The evil effects of drilled solids are real. Acknowledging that fact and
preparing to properly handle them at the surface will result in much
lower drilling costs.
Good drilled-solids removal procedures start at the drill bit. Cuttings
should be removed before another drill bit cutter crushes rock that has
already been removed from the formation. These cuttings should be
transported to the surface with as little disintegration as possible. In
addition to the cuttings produced by the drill bit, slivers or chunks of
rock from the well-bore walls also enter the drilling fluid stream. Large
drilled solids are easier to remove than small ones. After the cuttings
have reached the surface, the correct equipment must be available to
handle the appropriate solids loading, and the processing routing must
be correct. Surprisingly, after all these years of using drilling fluids, the
simple principles of arranging equipment are seldom practiced in the
field. Some drilling rigs, particularly offshore ones, have a complex
manifold of plumbing in the surface drilling fluid pits. The concept is
that any one of the centrifugal pumps can pump from any compartment
to any other compartment by adjusting valves. This concept is incorrect
and detrimental to proper drilled-solids removal. Generally, arranging
the complex routing for correct solids-removal processing is so
unobvious that all of the drilling fluid is not processed by the equipment.

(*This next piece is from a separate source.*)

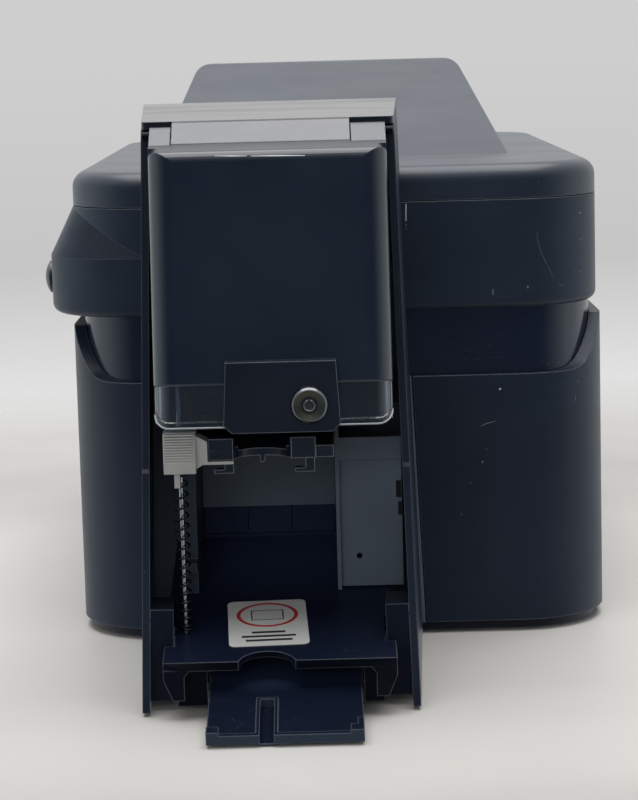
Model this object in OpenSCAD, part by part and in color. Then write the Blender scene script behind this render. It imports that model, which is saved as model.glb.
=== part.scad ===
// Card printer with a locking card hopper on its end.
// X runs from the far end to the hopper end, Y from the front (control panel) to the back,
// Z is up and zero is the surface the feet stand on. All sizes are in millimetres.

/* [Body] */
// Length of the main body along the card path
body_l = 350; // [330:5:380]
// Depth of the main body from front to back
body_w = 226.5; // [220:0.5:240]
// Plan radius of the body's corners
corner_r = 38; // [30:1:44]
// Wall of the outer shells and the cover
shell_t = 3; // [2.4:0.2:4]
// Wall of the inner housing
housing_t = 2.6; // [2:0.2:4]
// Height of the rubber feet
foot_h = 3; // [2.5:0.5:6]
// Diameter of the rubber feet
foot_d = 16; // [12:1:20]
// Height of the lower shell's bottom edge
shell_z = 5; // [4.5:0.5:8]
// How far the lower shell stands out from the front and the back
shell_out = 1.7; // [1:0.1:2.4]
// Height of the lower shell's top edge across the ends
shell_end_z = 112; // [104:1:118]
// Height of the lower shell's top edge along the sides
shell_side_z = 134; // [128:1:137]
// Height of the upper housing's bottom edge
band_z = 140; // [139:1:146]
// Height where the control panel starts to slope back
panel_z = 165; // [160:1:170]
// Height of the seam under the cover
cover_z = 186; // [180:1:192]

/* [Cover] */
// Height of the cover's flat part
cover_h = 15; // [13:1:17]
// Radius along the cover's top edge
cover_edge_r = 7; // [4:0.5:8]
// Height of the raised housing above the cover's flat part
hump_h = 42; // [36:1:46]
// Distance from the hopper end to the foot of the raised housing
hump_near = 88; // [80:1:92]
// Run of the slope on the hopper side of the raised housing
hump_slope = 180; // [165:1:185]
// Run of the slope on the far side of the raised housing
hump_far_slope = 34; // [30:1:36]
// Distance from the far end to the foot of the raised housing
hump_far = 12; // [10:1:14]
// Width of the raised housing's foot
hump_base_w = 160; // [150:1:170]
// Width of the raised housing's flat top
hump_top_w = 134; // [124:1:142]
// Radius of the cover's hinge barrels
hinge_r = 3.4; // [3:0.2:4]
// Radius of the hinge pins
pin_r = 1.5; // [1.2:0.1:1.8]

/* [Control panel] */
// How far the control panel stands out from the front
panel_out = 10.4; // [9:0.1:12]
// Length of the control panel's face plate
bezel_l = 92; // [86:1:100]
// Diameter of the domed buttons
button_d = 14; // [12:0.5:15]
// Distance between the buttons
button_pitch = 24; // [20:1:26]
// How far a button stands out at rest
button_proud = 4.2; // [4:0.1:5]
// Gap round a button
button_gap = 0.35; // [0.25:0.05:0.5]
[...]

Also, valves can leak in this system and go undetected for many wells.
Better to follow the rule, One pump/one purpose. Add additional
plumbing or pumps but do not use solids-removal equipment feed
pumps for anything but their stated purpose. This book shows how the
equipment works and how it should be plumbed.

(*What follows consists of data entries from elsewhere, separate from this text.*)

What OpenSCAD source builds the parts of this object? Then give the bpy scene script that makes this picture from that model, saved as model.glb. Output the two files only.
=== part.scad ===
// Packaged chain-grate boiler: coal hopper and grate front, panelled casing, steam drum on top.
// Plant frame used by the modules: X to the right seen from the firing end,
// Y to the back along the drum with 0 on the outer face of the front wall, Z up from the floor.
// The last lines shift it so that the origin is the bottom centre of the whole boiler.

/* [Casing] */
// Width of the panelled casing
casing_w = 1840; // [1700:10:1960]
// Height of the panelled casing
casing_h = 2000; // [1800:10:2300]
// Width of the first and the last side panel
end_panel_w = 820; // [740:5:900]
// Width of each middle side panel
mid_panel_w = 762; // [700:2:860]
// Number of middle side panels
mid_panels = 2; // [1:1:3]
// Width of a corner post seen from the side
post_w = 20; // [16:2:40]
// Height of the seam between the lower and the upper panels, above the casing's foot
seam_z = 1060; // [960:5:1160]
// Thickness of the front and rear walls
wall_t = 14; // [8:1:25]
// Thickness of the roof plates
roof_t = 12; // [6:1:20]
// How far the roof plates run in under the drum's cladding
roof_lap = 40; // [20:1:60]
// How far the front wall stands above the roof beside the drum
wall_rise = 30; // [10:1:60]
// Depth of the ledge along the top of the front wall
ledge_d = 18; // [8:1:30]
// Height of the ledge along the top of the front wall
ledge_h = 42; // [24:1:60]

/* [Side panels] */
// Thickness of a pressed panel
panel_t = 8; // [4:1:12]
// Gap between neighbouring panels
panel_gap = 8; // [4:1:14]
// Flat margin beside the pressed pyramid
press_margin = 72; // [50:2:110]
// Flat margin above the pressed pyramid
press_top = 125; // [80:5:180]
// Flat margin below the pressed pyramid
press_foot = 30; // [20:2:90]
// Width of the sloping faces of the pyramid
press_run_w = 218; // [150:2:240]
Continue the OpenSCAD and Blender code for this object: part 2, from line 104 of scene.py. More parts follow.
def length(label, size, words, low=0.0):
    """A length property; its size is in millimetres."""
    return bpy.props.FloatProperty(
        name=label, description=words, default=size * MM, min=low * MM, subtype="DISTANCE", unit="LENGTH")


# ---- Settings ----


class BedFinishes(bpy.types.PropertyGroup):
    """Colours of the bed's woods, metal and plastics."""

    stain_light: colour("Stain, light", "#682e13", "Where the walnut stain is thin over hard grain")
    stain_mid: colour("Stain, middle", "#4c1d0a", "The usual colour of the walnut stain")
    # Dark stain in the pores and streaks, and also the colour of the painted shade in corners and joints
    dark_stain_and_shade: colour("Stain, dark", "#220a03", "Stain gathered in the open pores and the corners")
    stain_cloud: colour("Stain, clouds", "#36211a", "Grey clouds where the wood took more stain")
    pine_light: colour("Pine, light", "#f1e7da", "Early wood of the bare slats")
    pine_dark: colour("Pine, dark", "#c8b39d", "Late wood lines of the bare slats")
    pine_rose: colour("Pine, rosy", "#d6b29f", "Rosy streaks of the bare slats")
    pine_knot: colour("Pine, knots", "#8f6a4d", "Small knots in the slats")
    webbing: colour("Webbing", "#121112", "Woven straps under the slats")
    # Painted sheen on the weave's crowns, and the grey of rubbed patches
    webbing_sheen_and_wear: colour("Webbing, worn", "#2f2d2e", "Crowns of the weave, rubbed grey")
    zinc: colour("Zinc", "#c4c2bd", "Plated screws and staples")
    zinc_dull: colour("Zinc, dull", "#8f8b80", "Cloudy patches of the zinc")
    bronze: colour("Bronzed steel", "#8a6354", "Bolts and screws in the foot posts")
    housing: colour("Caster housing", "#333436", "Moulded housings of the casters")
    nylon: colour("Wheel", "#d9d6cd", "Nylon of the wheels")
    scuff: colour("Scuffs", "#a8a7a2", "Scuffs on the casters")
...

While drilling wells, drilling fluid is processed at the surface to remove
drilled solids and blend the necessary additives to allow drilling fluid to
meet specifications. Drilling-fluid processing systems are described in
this book from both a theoretical point of view and practical guidelines.
It will be as useful for a student of drilling as for the person on the rig.

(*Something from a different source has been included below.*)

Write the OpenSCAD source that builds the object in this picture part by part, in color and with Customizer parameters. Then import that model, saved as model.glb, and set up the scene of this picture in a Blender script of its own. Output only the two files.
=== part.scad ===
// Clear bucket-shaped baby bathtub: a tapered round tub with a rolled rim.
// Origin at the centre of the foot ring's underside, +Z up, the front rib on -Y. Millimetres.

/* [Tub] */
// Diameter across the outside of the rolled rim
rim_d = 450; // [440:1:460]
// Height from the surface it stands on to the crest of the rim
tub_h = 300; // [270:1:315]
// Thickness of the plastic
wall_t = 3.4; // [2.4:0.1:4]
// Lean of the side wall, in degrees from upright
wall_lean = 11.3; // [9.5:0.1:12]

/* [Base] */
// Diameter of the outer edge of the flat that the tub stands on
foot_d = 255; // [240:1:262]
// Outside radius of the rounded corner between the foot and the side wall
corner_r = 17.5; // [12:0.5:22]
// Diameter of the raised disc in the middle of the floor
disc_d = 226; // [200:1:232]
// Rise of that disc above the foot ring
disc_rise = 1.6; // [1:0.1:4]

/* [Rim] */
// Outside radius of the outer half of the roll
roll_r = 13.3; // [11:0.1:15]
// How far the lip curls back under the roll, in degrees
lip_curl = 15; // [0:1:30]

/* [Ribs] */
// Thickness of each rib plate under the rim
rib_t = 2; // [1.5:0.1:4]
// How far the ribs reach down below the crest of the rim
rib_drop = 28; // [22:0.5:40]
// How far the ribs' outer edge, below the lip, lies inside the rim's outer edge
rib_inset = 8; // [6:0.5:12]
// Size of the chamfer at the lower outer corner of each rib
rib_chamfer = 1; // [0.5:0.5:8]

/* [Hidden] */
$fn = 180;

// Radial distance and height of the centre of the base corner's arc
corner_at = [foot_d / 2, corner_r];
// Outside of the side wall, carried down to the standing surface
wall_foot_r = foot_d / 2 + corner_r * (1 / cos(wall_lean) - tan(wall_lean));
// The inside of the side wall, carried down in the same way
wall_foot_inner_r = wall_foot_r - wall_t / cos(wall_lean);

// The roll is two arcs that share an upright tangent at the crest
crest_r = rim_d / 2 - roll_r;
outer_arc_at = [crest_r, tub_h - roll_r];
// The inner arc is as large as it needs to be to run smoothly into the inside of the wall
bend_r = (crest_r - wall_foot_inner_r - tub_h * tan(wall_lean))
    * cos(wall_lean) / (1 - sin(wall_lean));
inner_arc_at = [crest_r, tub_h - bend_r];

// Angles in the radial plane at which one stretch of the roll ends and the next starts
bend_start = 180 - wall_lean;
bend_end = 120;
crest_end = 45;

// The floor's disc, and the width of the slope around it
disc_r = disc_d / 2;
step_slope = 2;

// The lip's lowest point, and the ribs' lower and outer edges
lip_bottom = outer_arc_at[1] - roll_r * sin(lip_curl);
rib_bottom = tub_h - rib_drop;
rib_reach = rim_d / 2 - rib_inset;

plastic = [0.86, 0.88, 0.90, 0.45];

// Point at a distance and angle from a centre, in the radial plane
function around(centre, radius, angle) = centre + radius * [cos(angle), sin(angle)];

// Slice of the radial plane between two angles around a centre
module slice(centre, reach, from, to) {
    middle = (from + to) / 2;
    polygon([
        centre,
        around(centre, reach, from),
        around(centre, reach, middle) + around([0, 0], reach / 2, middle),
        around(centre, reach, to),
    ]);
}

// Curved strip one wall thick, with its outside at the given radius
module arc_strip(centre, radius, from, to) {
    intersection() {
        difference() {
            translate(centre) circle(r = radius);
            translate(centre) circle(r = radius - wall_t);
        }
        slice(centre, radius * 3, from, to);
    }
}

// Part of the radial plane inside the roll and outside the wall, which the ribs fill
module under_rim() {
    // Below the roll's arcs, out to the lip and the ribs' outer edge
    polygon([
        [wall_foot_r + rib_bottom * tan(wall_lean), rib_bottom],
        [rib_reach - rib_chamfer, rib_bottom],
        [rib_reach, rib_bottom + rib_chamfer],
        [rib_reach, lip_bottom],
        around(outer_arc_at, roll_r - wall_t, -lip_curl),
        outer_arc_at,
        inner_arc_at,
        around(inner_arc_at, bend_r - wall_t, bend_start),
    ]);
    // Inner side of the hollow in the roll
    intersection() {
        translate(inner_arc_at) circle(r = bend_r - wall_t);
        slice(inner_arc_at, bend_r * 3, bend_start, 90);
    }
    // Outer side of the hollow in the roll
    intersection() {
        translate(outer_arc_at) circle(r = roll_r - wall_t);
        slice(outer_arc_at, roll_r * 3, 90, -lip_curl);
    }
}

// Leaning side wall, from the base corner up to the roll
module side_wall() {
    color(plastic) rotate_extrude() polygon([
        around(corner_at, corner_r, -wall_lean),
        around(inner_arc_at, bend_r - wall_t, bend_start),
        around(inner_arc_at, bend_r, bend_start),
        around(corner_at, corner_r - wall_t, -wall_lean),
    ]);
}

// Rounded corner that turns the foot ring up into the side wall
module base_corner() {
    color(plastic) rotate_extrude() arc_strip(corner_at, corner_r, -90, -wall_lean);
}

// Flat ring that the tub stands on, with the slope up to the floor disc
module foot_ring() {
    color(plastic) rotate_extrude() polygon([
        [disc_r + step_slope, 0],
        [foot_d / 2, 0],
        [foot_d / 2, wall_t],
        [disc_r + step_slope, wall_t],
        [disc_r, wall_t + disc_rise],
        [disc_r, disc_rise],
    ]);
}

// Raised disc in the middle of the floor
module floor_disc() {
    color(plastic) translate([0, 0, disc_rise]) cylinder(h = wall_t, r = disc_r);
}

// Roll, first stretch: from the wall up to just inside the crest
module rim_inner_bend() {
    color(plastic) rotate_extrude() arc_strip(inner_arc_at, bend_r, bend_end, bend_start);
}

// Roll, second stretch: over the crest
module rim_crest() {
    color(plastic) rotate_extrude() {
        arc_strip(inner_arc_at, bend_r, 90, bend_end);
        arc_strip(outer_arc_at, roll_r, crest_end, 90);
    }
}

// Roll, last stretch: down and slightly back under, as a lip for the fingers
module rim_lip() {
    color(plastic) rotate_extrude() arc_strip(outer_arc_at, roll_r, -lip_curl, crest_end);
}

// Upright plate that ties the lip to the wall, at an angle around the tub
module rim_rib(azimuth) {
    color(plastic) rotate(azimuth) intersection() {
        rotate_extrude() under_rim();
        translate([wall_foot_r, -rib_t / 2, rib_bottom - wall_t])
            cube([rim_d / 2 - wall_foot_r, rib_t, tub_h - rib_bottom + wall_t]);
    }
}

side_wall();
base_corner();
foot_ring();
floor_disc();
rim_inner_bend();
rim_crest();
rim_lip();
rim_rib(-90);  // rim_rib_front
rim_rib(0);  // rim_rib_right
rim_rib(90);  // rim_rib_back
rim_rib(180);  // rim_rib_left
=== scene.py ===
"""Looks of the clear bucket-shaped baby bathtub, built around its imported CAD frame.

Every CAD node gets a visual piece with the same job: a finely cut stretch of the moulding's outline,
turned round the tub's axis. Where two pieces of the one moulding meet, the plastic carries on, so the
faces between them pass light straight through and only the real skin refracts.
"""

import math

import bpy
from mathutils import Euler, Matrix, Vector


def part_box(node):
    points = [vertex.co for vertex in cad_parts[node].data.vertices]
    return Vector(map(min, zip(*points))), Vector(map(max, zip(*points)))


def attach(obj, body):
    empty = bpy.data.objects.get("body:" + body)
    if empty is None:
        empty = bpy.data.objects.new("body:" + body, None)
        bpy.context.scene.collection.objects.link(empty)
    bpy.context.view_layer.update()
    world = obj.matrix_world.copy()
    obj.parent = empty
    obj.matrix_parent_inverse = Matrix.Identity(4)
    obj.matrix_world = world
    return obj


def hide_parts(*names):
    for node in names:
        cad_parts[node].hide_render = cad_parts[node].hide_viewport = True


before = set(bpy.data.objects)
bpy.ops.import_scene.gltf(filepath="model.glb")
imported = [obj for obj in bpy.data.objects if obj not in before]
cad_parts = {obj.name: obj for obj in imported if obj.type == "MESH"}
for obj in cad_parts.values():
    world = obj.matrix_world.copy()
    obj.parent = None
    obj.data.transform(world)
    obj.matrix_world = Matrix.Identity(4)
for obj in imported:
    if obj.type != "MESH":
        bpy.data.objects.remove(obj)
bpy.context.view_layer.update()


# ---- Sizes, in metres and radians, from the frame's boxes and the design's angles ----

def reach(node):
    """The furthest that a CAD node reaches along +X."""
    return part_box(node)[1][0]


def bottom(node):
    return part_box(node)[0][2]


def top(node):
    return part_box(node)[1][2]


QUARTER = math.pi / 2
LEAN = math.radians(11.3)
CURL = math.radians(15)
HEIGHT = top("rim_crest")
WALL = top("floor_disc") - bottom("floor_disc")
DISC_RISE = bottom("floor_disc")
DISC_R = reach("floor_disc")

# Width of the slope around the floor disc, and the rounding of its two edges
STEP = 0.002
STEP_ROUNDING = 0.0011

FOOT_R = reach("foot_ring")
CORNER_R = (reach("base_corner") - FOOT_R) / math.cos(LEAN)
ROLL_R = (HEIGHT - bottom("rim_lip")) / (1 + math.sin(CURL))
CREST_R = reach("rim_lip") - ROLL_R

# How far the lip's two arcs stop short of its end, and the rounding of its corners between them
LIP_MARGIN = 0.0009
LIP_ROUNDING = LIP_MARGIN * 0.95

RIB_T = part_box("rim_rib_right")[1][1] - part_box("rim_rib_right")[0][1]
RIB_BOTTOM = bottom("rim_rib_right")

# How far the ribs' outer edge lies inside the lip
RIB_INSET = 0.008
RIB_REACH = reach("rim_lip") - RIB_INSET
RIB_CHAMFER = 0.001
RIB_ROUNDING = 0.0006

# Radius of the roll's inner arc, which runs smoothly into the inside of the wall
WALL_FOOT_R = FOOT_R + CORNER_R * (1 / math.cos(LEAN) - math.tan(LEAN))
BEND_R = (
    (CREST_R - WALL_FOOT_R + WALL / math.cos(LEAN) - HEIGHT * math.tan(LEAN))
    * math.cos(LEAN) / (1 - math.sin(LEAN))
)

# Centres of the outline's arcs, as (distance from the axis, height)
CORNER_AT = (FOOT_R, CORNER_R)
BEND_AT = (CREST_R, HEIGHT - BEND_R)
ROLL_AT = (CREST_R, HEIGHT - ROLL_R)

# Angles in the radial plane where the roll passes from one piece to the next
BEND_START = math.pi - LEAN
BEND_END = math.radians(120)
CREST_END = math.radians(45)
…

Drill bit cuttings and pieces of formation that have sloughed into the
well bore (collectively called drilled solids) are brought to the surface by
the drilling fluid. The fluid flows across a shale shaker before entering the
mud pits. Most shale shakers impart a vibratory motion to a wire or
plastic mesh screen. This motion allows the drilling fluid to pass through
the screen and removes particles larger than the openings in the screen.
Usually drilled solids must be maintained at some relatively low
concentration. The reason for the need for this control is explained in
the next section. The shale shaker is the initial and primary drilled-solids
removal device and usually works in conjunction with other solidsremoval
equipment located downstream.
Solids-control equipment, also called solids-removal equipment or
drilled-solids management equipment, is designed to remove drilled
solids from a circulating drilling fluid. This equipment includes gumbo
removers, scalper shakers, shale shakers, dryer shakers, desanders,
desilters, mud cleaners, and centrifuges. These components, in various
arrangements, are used to remove specific-size particles from drilling
fluid. Knowledge of operating principles of auxiliary equipment, such
as agitators, mud guns, mud hoppers, gas busters, degassers, and
centrifugal pumps, is necessary to properly process drilling fluid in
surface systems. All of this equipment is discussed in this book.
However, the best equipment available is insufficient if it processes only
a portion of the active drilling fluid coming from the well.